| RAW DATA |
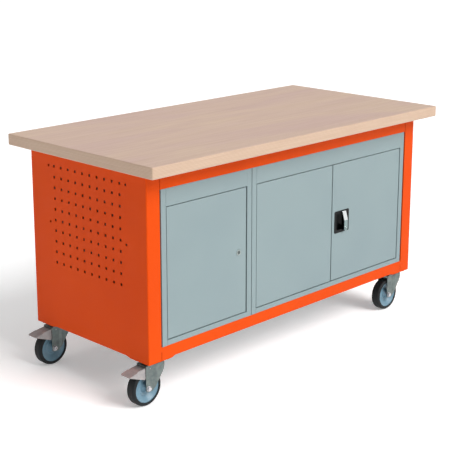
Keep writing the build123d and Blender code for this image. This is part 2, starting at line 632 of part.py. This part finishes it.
def fork(which):
    """Two legs that sweep back from the swivel to the axle, and the crown that joins them."""
    cx, cy = CASTERS[which]
    top, t = crown_level(), FORK_T
    side_view = extrude(Plane.XZ * leg_outline(top - t), amount=CASTER_IN_Y, both=True)
    leg = side_view & extrude(leg_plan(), amount=CASTER_H)
    legs = Pos(cx, cy, 0) * (leg + mirror(leg, Plane.XZ))
    back, step = cx - TRAIL - FOOT_BACK, cx + sum(LEG_STEP_X) / 2
    half = FORK_INSIDE + t
    crown = block((back, cx + LEG_FRONT), (cy - half, cy + half), (top - 2 * t, top - t))
    wide = block(
        (step, cx + LEG_FRONT), (cy - half - LEG_STEP, cy + half + LEG_STEP), (top - 2 * t, top - t)
    )
    disc = rod(CROWN_R, (cx, cy, top - 2 * t), 2 * t)
    bore = rod(KINGPIN_R + RUNNING, (cx, cy, top - 20), 30)
    through = rod(AXLE_R, (cx - TRAIL, cy - 40, WHEEL_R), 80, "Y")
    whole = fuse([*legs.solids(), crown, wide, disc]) - bore - through
    if which in BRAKED:
        whole = whole - rod(PEDAL_PIN_R + RUNNING, (cx + PEDAL_PIN[0], cy - 40, PEDAL_PIN[1]), 80, "Y")
    return whole


def wheel_profile(points):
    """A solid of revolution about the axle, from (radius, across) points mirrored across the wheel."""
    other = [(r, -a) for r, a in reversed(points)]
    ring = make_face(Polyline(*points, *other, close=True))
    return revolve(ring, Axis.Y)


def wheel(which):
    """(hub, tyre): a dished plastic wheel with a rubber tread, put on the axle."""
    cx, cy = CASTERS[which]
    at = Pos(cx - TRAIL, cy, WHEEL_R)
    bore = AXLE_R + RUNNING
    hub = wheel_profile(
        [(bore, HUB_HALF), (11, HUB_HALF), (13.5, 13), (19, 4.5), (27, 3.5), (47, 15.5), (RIM_R, 15.5)]
    )
    half = TYRE_W / 2
    tyre = block((-WHEEL_R, WHEEL_R), (-half, half), (-WHEEL_R, WHEEL_R))
    tyre = rod(WHEEL_R, (0, -half, 0), TYRE_W, "Y") - rod(RIM_R, (0, -half - 1, 0), TYRE_W + 2, "Y")
    outer_edges = tyre.edges().filter_by(GeomType.CIRCLE).group_by(lambda e: round(e.radius, 2))[-1]
    tyre = fillet(outer_edges, 8)
    return at * hub, at * tyre


def axle(which):
    """The wheel bolt, with its head, washers and nut outside the fork."""
    cx, cy = CASTERS[which]
    x, z = cx - TRAIL, WHEEL_R
    outside = FORK_INSIDE + FORK_T
    head_h, washer_t = 5.5, 1.5
    bolt = rod(AXLE_R, (x, cy - outside, z), 2 * outside, "Y")
    washers = [
        rod(9.5, (x, cy - outside - washer_t, z), washer_t, "Y"),
        rod(9.5, (x, cy + outside, z), washer_t, "Y"),
    ]
    hexagon = extrude(Plane.XZ * RegularPolygon(8, 6), amount=head_h)
    heads = [
        Pos(x, cy - outside - washer_t, z) * hexagon,
        Pos(x, cy + outside + washer_t + head_h, z) * hexagon,
    ]
    return fuse([bolt, *washers, *heads])


def brake_pedal(which):
    """A pressed pedal: a tread between two deep cheeks, the shoe under it, and its hinge pin."""
    cx, cy = CASTERS[which]
    t = PEDAL_T

    def lowered(point, by):
        return (point[0], point[1] - by)

    tread = make_face(
        Polyline(
            PEDAL_ROOT,
            PEDAL_KNEE,
            PEDAL_TIP,
            lowered(PEDAL_TIP, t),
            lowered(PEDAL_KNEE, t),
            lowered(PEDAL_ROOT, t),
            close=True,
        )
    )
    tread = extrude(Plane.XZ * tread, amount=PEDAL_W / 2, both=True)
    tread = fillet(tread.edges().filter_by(Axis.Z).group_by(Axis.X)[0], 7)
    waist = PEDAL_W / 2 - CHEEK_OUT
    for side in (-1, 1):
        y = side * (PEDAL_W / 2)
        tread = tread - block((-86, 0), tuple(sorted((y, y - side * waist))), (110, 145))
    cheek = make_face(
        Polyline(
            (PEDAL_PIN[0] + 6, PEDAL_PIN[1] - 6),
            (PEDAL_PIN[0] + 6, PEDAL_PIN[1] + 4),
            PEDAL_ROOT,
            PEDAL_KNEE,
            PEDAL_TIP,
            lowered(PEDAL_TIP, t),
            PEDAL_SKIRT,
            close=True,
        )
    )
    cheek = extrude(Plane.XZ * cheek, amount=CHEEK_T)
    cheeks = [Pos(0, CHEEK_OUT, 0) * cheek, Pos(0, -CHEEK_OUT + CHEEK_T, 0) * cheek]
    shoe = block(SHOE[0], (-SHOE[2] / 2, SHOE[2] / 2), SHOE[1])
    half = FORK_INSIDE + FORK_T
    pin = rod(PEDAL_PIN_R, (PEDAL_PIN[0], -half, PEDAL_PIN[1]), 2 * half, "Y")
    return Pos(cx, cy, 0) * fuse([tread, *cheeks, shoe, pin])


def caster_bolts():
    """Bolts up through the caster plates and mounting plates, and at the inner end the rail's flange too."""
    bolts = []
    hexagon = extrude(RegularPolygon(7.2, 6), amount=5)
    under = CASTER_H - CASTER_PLATE[2]
    for which in CASTERS:
        for x, y in caster_bolt_places(which):
            in_flange = abs(x) < SIDE_X - POST_W and abs(y) > REAR - RAIL_DEPTH
            nut_z = BODY_Z0 + PLATE_T + (FRAME_T if in_flange else 0)
            shank = rod(BOLT_R, (x, y, under), nut_z + 8 - under)
            bolts.append(fuse([Pos(x, y, under - 5) * hexagon, shank, Pos(x, y, nut_z) * hexagon]))
    return bolts


# ---------------------------------------------------------------- write the nodes
def write_frame():
    board, left, top_rail = drilled_worktop_and_rails(
        worktop(), left_side_frame(), front_rail(CAB_Z1, BODY_Z1, foot=False)
    )
    bottom_rail = front_rail(RAIL_Z0, CAB_Z0, foot=True)
    save("worktop", board)
    save("left_side_frame", left)
    save("right_side_frame", mirrored_x(left))
    save("front_top_rail", top_rail)
    save("rear_top_rail", mirrored_y(top_rail))
    save("front_bottom_rail", bottom_rail)
    save("rear_bottom_rail", mirrored_y(bottom_rail))
    save("caster_mounting_plates", *mounting_plates())
    save("frame_screws", *frame_screws())


def write_cabinets():
    for side, cab in (("left", LEFT_CAB), ("right", RIGHT_CAB)):
        pins = [x for x in PIN_XS if cab[0] < x < cab[1]]
        save(f"{side}_cabinet_left_side", cabinet_side(cab[0], 1))
        save(f"{side}_cabinet_right_side", cabinet_side(cab[1], -1))
        save(f"{side}_cabinet_back", cabinet_back(cab))
        floor = cabinet_floor(cab, pins)
        save(f"{side}_cabinet_floor", floor - rod_slot() if side == "right" else floor)
        save(f"{side}_cabinet_roof", cabinet_roof(cab))
        save(f"{side}_cabinet_fascia", cabinet_fascia(cab, pins))
        save(f"{side}_cabinet_shelf", cabinet_shelf(cab))
    save("shelf_clips", *shelf_clips())
    save("hinge_pins", *hinge_pins())


def write_doors():
    hole, barrel, plug, cam = left_lock()
    save("left_door", door_pan(LEFT_DOOR, PIN_XS[0]) - hole)
    save("left_lock_barrel", barrel)
    save("left_lock_plug", plug)
    save("left_lock_cam", cam)
    save("centre_door", door_pan(CENTRE_DOOR, PIN_XS[1]))
    dish, dish_hole = handle_dish()
    save("right_door", door_pan(RIGHT_DOOR, PIN_XS[2]) - dish_hole)
    save("handle_dish", dish)
    lever, lever_plug = handle_lever()
    save("handle_lever", lever)
    save("handle_lock_plug", lever_plug)
    save("handle_gearbox", gearbox())
    upper, lower = lock_rods()
    save("upper_lock_rod", upper)
    save("lower_lock_rod", lower)
    save("rod_guides", *rod_guides())


def write_casters():
    for which in CASTERS:
        hub, tyre = wheel(which)
        save(f"{which}_fork", fork(which))
        save(f"{which}_hub", hub)
        save(f"{which}_tyre", tyre)
        save(f"{which}_axle", axle(which))
        if which in BRAKED:
            save(f"{which}_brake_pedal", brake_pedal(which))
    save("caster_top_plates", *[top_plate(which) for which in CASTERS])
    save("caster_kingpins", *[kingpin(which) for which in CASTERS])
    save("caster_bolts", *caster_bolts())


write_frame()
write_cabinets()
write_doors()
write_casters()
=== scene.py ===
"""Looks for the mobile workbench: materials, studio and camera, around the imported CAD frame."""
import json
import math

import bmesh
import bpy
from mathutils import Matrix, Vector


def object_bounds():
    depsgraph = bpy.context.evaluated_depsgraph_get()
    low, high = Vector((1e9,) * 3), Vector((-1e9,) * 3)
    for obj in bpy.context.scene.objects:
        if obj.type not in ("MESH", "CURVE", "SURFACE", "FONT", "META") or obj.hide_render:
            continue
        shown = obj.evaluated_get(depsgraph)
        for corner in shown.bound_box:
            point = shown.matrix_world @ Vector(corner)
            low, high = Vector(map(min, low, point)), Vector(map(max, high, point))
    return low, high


MM = 0.001
CASTERS = ("front_left", "rear_left", "front_right", "rear_right")
BRAKED = ("front_left", "rear_left")

# Where most of a noise texture's values lie, and the narrower range that gives clear patches
NOISE_RANGE = (0.3, 0.7)
PATCH_RANGE = (0.35, 0.65)

# How far paint and plating round off an edge
COAT_EDGE = 0.8 * MM
ZINC_EDGE = 0.7 * MM
PLASTIC_EDGE = 0.6 * MM
CHROME_EDGE = 0.5 * MM
BOARD_EDGE = 4.0 * MM

# The worktop's glued layers: how thick one is, and how far it wanders up or down
PLY_LAYER = 2.1 * MM
PLY_WANDER = 0.5 * MM

# Camera: the point that it looks at, where it stands as seen from there, and its lens
VIEW_TARGET = (-0.0424, 0.0, 0.6112)
VIEW_AZIMUTH = -45.45
VIEW_ELEVATION = 13.77
VIEW_DISTANCE = 4.338
LENS_MM = 93.3
SENSOR_MM = 36.0
SHIFT_UP = -0.10
FARTHEST_SEEN = 200

# Lights: a soft sun at the front, and a soft box overhead
KEY_DIRECTION = (0.16, -0.74, 0.65)
KEY_SOFTNESS = 36
KEY_STRENGTH = 3.0
TOP_PLACE = (0.0, 0.0, 5.0)
TOP_SIZE = (5.0, 4.0)
TOP_POWER = 50.0

# Walls: the heights between which their light fades, from 0 at the horizon to 1 overhead,
# and how bright they are at each
WALL_HEIGHTS = (0.12, 0.40)
WALL_LIGHT = (0.9, 0.26)

# Floor: a disc just below the wheels that glows a little, so that it stays white
FLOOR_RADIUS = 40.0
FLOOR_SIDES = 96
FLOOR_DROP = 0.2 * MM
FLOOR_GLOW = 0.25

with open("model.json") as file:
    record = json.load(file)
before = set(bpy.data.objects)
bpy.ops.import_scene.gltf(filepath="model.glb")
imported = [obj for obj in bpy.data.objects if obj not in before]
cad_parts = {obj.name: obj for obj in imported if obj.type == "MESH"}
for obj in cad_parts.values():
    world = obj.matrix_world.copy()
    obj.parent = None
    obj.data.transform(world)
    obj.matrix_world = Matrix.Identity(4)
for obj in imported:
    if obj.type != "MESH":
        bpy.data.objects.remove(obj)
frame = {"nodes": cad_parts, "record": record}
cad_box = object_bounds()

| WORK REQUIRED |
Return the opening line of the data and every line after it through the line containing "return at * hub, at * tyre", please, exactly as written and with nothing added.

| RESPONSE TO THIS TASK |
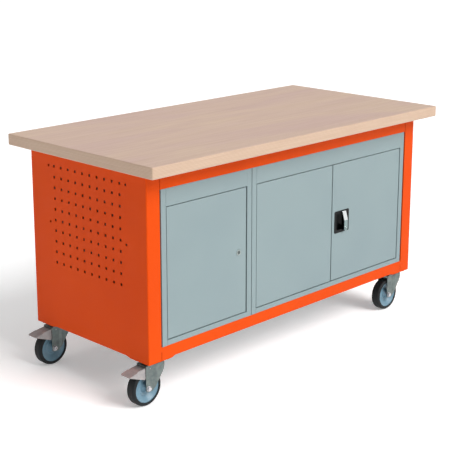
Keep writing the build123d and Blender code for this image. This is part 2, starting at line 632 of part.py. This part finishes it.
def fork(which):
    """Two legs that sweep back from the swivel to the axle, and the crown that joins them."""
    cx, cy = CASTERS[which]
    top, t = crown_level(), FORK_T
    side_view = extrude(Plane.XZ * leg_outline(top - t), amount=CASTER_IN_Y, both=True)
    leg = side_view & extrude(leg_plan(), amount=CASTER_H)
    legs = Pos(cx, cy, 0) * (leg + mirror(leg, Plane.XZ))
    back, step = cx - TRAIL - FOOT_BACK, cx + sum(LEG_STEP_X) / 2
    half = FORK_INSIDE + t
    crown = block((back, cx + LEG_FRONT), (cy - half, cy + half), (top - 2 * t, top - t))
    wide = block(
        (step, cx + LEG_FRONT), (cy - half - LEG_STEP, cy + half + LEG_STEP), (top - 2 * t, top - t)
    )
    disc = rod(CROWN_R, (cx, cy, top - 2 * t), 2 * t)
    bore = rod(KINGPIN_R + RUNNING, (cx, cy, top - 20), 30)
    through = rod(AXLE_R, (cx - TRAIL, cy - 40, WHEEL_R), 80, "Y")
    whole = fuse([*legs.solids(), crown, wide, disc]) - bore - through
    if which in BRAKED:
        whole = whole - rod(PEDAL_PIN_R + RUNNING, (cx + PEDAL_PIN[0], cy - 40, PEDAL_PIN[1]), 80, "Y")
    return whole


def wheel_profile(points):
    """A solid of revolution about the axle, from (radius, across) points mirrored across the wheel."""
    other = [(r, -a) for r, a in reversed(points)]
    ring = make_face(Polyline(*points, *other, close=True))
    return revolve(ring, Axis.Y)


def wheel(which):
    """(hub, tyre): a dished plastic wheel with a rubber tread, put on the axle."""
    cx, cy = CASTERS[which]
    at = Pos(cx - TRAIL, cy, WHEEL_R)
    bore = AXLE_R + RUNNING
    hub = wheel_profile(
        [(bore, HUB_HALF), (11, HUB_HALF), (13.5, 13), (19, 4.5), (27, 3.5), (47, 15.5), (RIM_R, 15.5)]
    )
    half = TYRE_W / 2
    tyre = block((-WHEEL_R, WHEEL_R), (-half, half), (-WHEEL_R, WHEEL_R))
    tyre = rod(WHEEL_R, (0, -half, 0), TYRE_W, "Y") - rod(RIM_R, (0, -half - 1, 0), TYRE_W + 2, "Y")
    outer_edges = tyre.edges().filter_by(GeomType.CIRCLE).group_by(lambda e: round(e.radius, 2))[-1]
    tyre = fillet(outer_edges, 8)
    return at * hub, at * tyre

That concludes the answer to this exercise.